Cette façon de considérer les femmes comme une propriété me rappelle une anecdote. Je participais à un voyage en Hollande, organisé par l’émission RSR «Monsieur Jardinier» (ce titre semble inamovible, malgré les demandes réitérées). Un soir, à cause d’un malentendu, il ne restait presque rien dans le buffet, les organisateurs trouvèrent une solution avec l’hôtel. Le jardinier, qui nous avait déjà assommé.e.s dans le car avec ses blagues sexistes, passait de table en table en s’adressant aux «dames», même en présence de leur mari ou compagnon: «Si cela ne suffit pas, je viendrai vous consoler dans votre chambre.» Pour lui, il était évident, normal, naturel qu’en tant que mâle alpha, à cause de sa petite gloire médiatique, il pouvait, même en présence du mari, «consoler» les femmes dans leur chambre. Quand ce fut mon tour, je plantai mes yeux dans les siens: «Je crains que le remède ne soit pire que le mal.» Comme je ne le gratifiais pas du gloussement attendu (hélas, les femmes rient et gloussent à ce genre de plaisanteries stupides), il mit quelques secondes à comprendre, perdit de sa superbe et arrêta sa tournée.

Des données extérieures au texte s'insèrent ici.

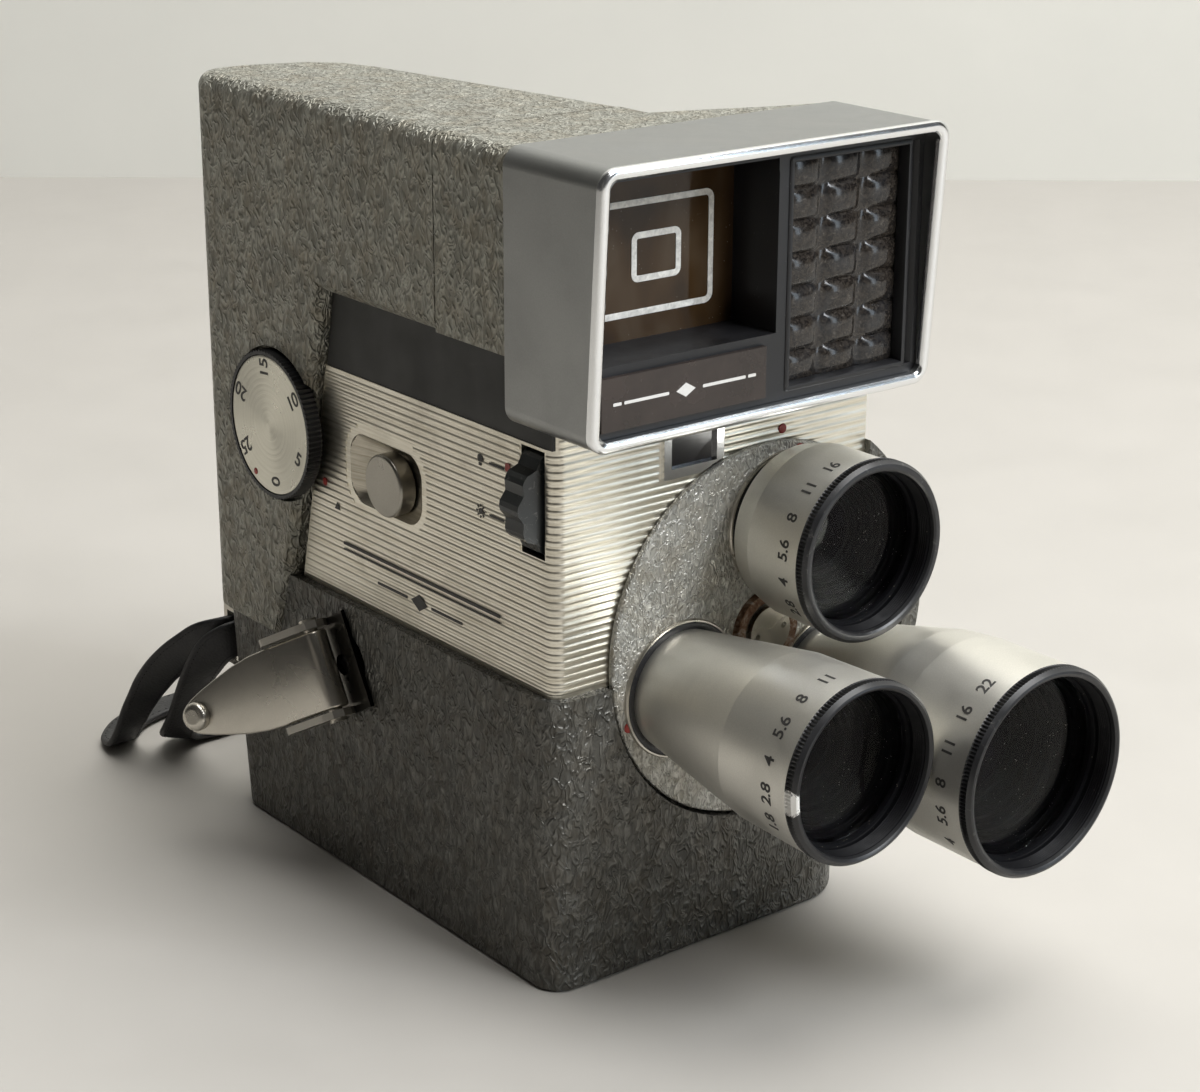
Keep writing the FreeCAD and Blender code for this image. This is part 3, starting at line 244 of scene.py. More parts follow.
def ribbed_plate(name, low=(0.62, 0.57, 0.46), high=(0.88, 0.85, 0.76)):
    """Aged silver-beige aluminium."""
    s = Shader(name, 0.32, 1.0)
    streaks = s.noise(1.0, 4.0, 0.65, source=s.scaled((90.0, 90.0, 2600.0)))
    blotch = s.noise(60.0, 5.0, 0.6, 0.6)
    base = s.ramp(streaks, (0.25, low), (0.75, high))
    base = s.mix(s.level(blotch, 0.5, 0.78, 0.0, 0.4), base, tuple(v * 0.6 for v in low))
    s.colour(base)
    s.rough(s.level(blotch, 0.35, 0.75, 0.28, 0.42))
    s.bump(streaks, 0.2, 0.00003)
    return s.material


def spun_face(name):
    """Spun aluminium, whose glints run out from the middle of its own object."""
    s = Shader(name, 0.24, 1.0, Anisotropic=0.9)
    node = s.nodes.new("ShaderNodeVectorMath")
    node.operation = "LENGTH"
    s.links.new(s.place, node.inputs[0])
    rings = s.noise(6000.0, 3.0, 0.7, source=s.scaled((1, 1, 1), node.outputs["Value"]))
    smudge = s.noise(120.0, 4.0, 0.6, 0.4)
    base = s.ramp(rings, (0.2, (0.50, 0.48, 0.41)), (0.8, (0.80, 0.78, 0.68)))
    base = s.mix(s.level(smudge, 0.6, 0.8, 0.0, 0.1), base, (0.35, 0.32, 0.26))
    s.colour(base)
    s.rough(s.level(smudge, 0.3, 0.7, 0.26, 0.32))
    s.round_axis("X")
    return s.material


def leather(name):
    s = Shader(name, 0.5, Specular_IOR_Level=0.45)
    pores = s.cells(2100.0, "SMOOTH_F1")
    folds = s.noise(420.0, 5.0, 0.6, 0.6)
    base = s.ramp(folds, (0.3, (0.006, 0.006, 0.007)), (0.8, (0.026, 0.025, 0.026)))
    s.colour(base)
    s.rough(s.level(folds, 0.3, 0.7, 0.38, 0.6))
    s.bump(s.maths("MULTIPLY_ADD", folds, 0.6, pores), 0.5, 0.00012)
    return s.material


def rusty(name):
    s = Shader(name, 0.6, 0.55)
    rust = s.noise(700.0, 5.0, 0.7, 0.6)
    low, middle, high = (0.10, 0.045, 0.022), (0.22, 0.13, 0.08), (0.42, 0.38, 0.33)
    s.colour(s.ramp(rust, (0.35, low), (0.5, middle), (0.68, high)))
    s.rough(s.level(rust, 0.3, 0.7, 0.8, 0.42))
    s.bump(rust, 0.7, 0.0001)
    return s.material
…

La majorité des hommes ont toutes les peines du monde à considérer les femmes comme leurs égales. Certains semblent régis uniquement par leur cerveau reptilien, qui agit selon des schémas rigides et stéréotypés: une même stimulation produira toujours le même effet. En octobre 1971, quand Gabrielle Nanchen représenta le Valais au Conseil National, le directeur du Nouvelliste, un misogyne pur et dur, décida que son journal ne lui accorderait aucune ligne. 50 ans plus tard, il est intéressant d’observer ce qui se passe à Genève au sein du parti solidaritéS: quelques mâles alpha, jusqu’alors incontestables et incontestés, ne supportent pas d’être remis en cause par des femmes, jeunes, qui osent braver les tabous et leur dire de se taire. Ce groupe a décidé de se retirer, de garder l’argent de leurs indemnités et de fonder un nouveau parti.